Organosilanes (e.g., R’-SiOR3
) provide hydrophobic functionality in thin-film coatings, porous gels, and particles. Compared with tetraalkoxysilanes (SiOR4
), organosilanes exhibit distinct reaction kinetics and assembly mechanisms arising from steric and electronic properties of the R’ group on the silicon atom. Here, the hydrolysis and condensation pathways of n-propyltrimethoxy silane (nPM) and a tri-fluorinated analog of nPM, 3,3,3-trifluoropropyl trimethoxy silane (3F), were investigated under aqueous conditions at pH 1.7, 2.0, 3.0, and 4.0. Prior to hydrolysis, 3F and nPM are insoluble in water and form a lens at the bottom (3F) or top (nPM) of the solutions. This phase separation was employed to follow reaction kinetics using a Turbiscan instrument to monitor hydrolysis through solubilization of the neat silane lens while simultaneously tracking condensation-induced turbidity throughout the bulk solution. Dynamic light scattering confirmed the silane condensation and particle aggregation processes reported by the turbidity scanning.
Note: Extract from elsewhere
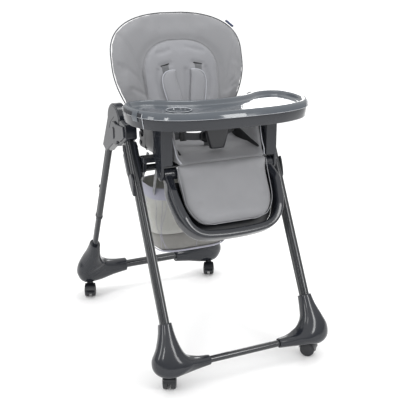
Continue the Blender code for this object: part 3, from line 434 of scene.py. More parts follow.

Employing macroscopic phase separation of the starting reactants from the solvent further allows for control over the reaction kinetics, as the interfacial area can be readily controlled by reaction vessel geometry, namely by controlling the surface area to volume. In-situ turbidity scanning and dynamic light scattering revealed distinct reaction kinetics for nPM and 3F, attributable to the electron withdrawing and donating nature of the fluoro- and organo-side chains of 3F and nPM, respectively.